The family is the root. Sadly everyone aligns themselves with an ideology, a mindset, instead of being able to be objective and angular. People WANT ideology in order to deny that objectivity exists.
Certain societal issues bring this perspective to light. There is really no reason for ANYONE to be opposed to homosexuality, and also have to be a gun-toting conservative. The bible SOLELY mentions an ACT, it makes no mention of the possibility for the existence of same-sex couples in loving relationships, that we now know is absolutely possible. How does one come to such openness? From your family. Compassion does not come from the bible, a book, it comes from who you’re surrounded by. The bible can certainly be a helpful and comforting guide. By the same token, no one should be supporting the legalization of recreational pot.
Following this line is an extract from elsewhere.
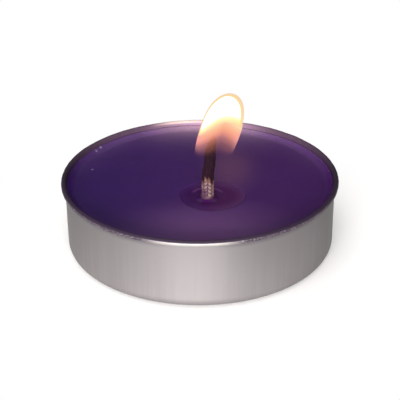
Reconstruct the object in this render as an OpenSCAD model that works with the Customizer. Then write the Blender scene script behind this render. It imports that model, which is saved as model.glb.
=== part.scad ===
// Tea light candle, lit: a low rolled-rim aluminium cup filled with purple wax, a braided wick
// crimped into a sunk metal foot, the pool of melted wax round the wick, and the flame.
// Millimetres, +Z up. The origin is the middle of the ring that the cup stands on.

/* [Cup] */
// Outer diameter of the straight wall, under the rolled rim
wall_d = 36.9; // [32:0.1:44]
// Height of the cup, from the table to the top of the rolled rim
cup_h = 10.2; // [9:0.1:20]
// Thickness of the aluminium sheet
sheet = 0.2; // [0.12:0.01:0.3]
// Outer diameter of the curl that the rim is rolled into
curl_d = 0.7; // [0.6:0.05:1.2]
// Angle through which the rim is rolled, from the top of the wall
curl_turn = 270; // [180:5:300]
// Amount by which the wall flares outwards below the curl
flare = 0.05; // [0.02:0.01:0.15]
// Outer radius of the corner between the wall and the base
corner_r = 1.4; // [0.8:0.1:2.2]

/* [Base of the cup] */
// Width of the flat ring that the cup stands on
foot_w = 2.2; // [1:0.1:4]
// Rise of the centre panel above the ring
panel_rise = 0.5; // [0.3:0.05:0.9]
// Radius of the two bends of the step, at the middle of the sheet
step_r = 0.4; // [0.25:0.05:0.5]
// Slope of the step between its two bends
step_slope = 45; // [40:1:60]

/* [Wax] */
// Depth of the wax's flat surface below the top of the rim
wax_drop = 1.3; // [0.8:0.1:3]
// Width of the band in which the wax rises to the wall
edge_w = 1.2; // [0.6:0.1:2]
// Height to which the wax climbs the wall
edge_h = 0.6; // [0.3:0.05:0.7]
// Gap that the set wax leaves at the wall and at the step of the base
shrink_gap = 0.04; // [0.02:0.01:0.1]

/* [Pool of melted wax] */
// Radius of the pool at the wax's surface
pool_r = 4.4; // [3:0.1:7]
// Depth of the bowl that the pool lies in, in its middle
pool_depth = 0.9; // [0.5:0.1:2]
// Offset of the pool's middle from the wick, to the right
pool_dx = 0.7; // [-1:0.1:1]
// Offset of the pool's middle from the wick, to the back
pool_dy = 0.5; // [-1:0.1:1]
// Depth of the liquid's surface below the set wax
pool_drop = 0.06; // [0.02:0.01:0.2]
// Gap between the liquid and its bowl
pool_gap = 0.02; // [0.01:0.01:0.05]
// Width of the collar of liquid that the wick draws up
collar_w = 0.7; // [0.5:0.1:1.6]
// Height of that collar
collar_h = 0.2; // [0.1:0.05:0.8]

/* [Wick] */
// Diameter of the wick where it leaves the wax
wick_d = 1.75; // [1.2:0.05:2.2]
// Length of wick above the wax
wick_out = 9.2; // [5:0.1:12]
// Sideways bend of the wick at its tip, to the right
wick_bend = 0.85; // [0:0.05:1.5]
// Share of its diameter that the wick loses towards the tip
wick_taper = 0.06; // [0:0.01:0.3]
// Position of the wick to the right of the cup's middle
wick_x = 1; // [-3:0.1:3]
// Position of the wick behind the cup's middle
wick_y = -4.6; // [-5:0.1:5]
// Number of columns of stitches round the braid
braid_columns = 8; // [6:2:8]
// Height of one stitch of the braid
stitch = 0.55; // [0.5:0.05:1]
// Depth of the grooves between the stitches
groove = 0.1; // [0.04:0.01:0.16]

/* [Wick foot] */
// Diameter of the foot's disc
foot_disc_d = 12.5; // [9:0.1:14]
// Thickness of the foot's sheet
foot_sheet = 0.22; // [0.15:0.01:0.3]
// Height of the foot's neck, from the underside of the disc
neck_h = 3.4; // [2.6:0.1:4.5]
// Length of the neck's crimped end
crimp_h = 1; // [0.6:0.1:1.4]
// Amount that the crimp takes off the wick's diameter
crimp_squeeze = 0.35; // [0.1:0.05:0.5]
// Inner radius of the bend between the disc and the neck
neck_bend = 0.4; // [0.2:0.05:0.6]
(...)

Again, if you’re family is loving and affirming, you would know that a human being does not naturally require any type of drug in order to live, get by, feel good, etc. The sheer affirmation and loving nature of your family would attest to this and lead you in the right direction. The family, the people around you, NOT the VILLAGE, are what is required, in it’s fullness and wholeness, to see these two points. The VILLAGE consists of the assortment, loose cannons, everyone. Everyone is not healthy, NOT good for you to be around. It is not the VILLAGE that forms you.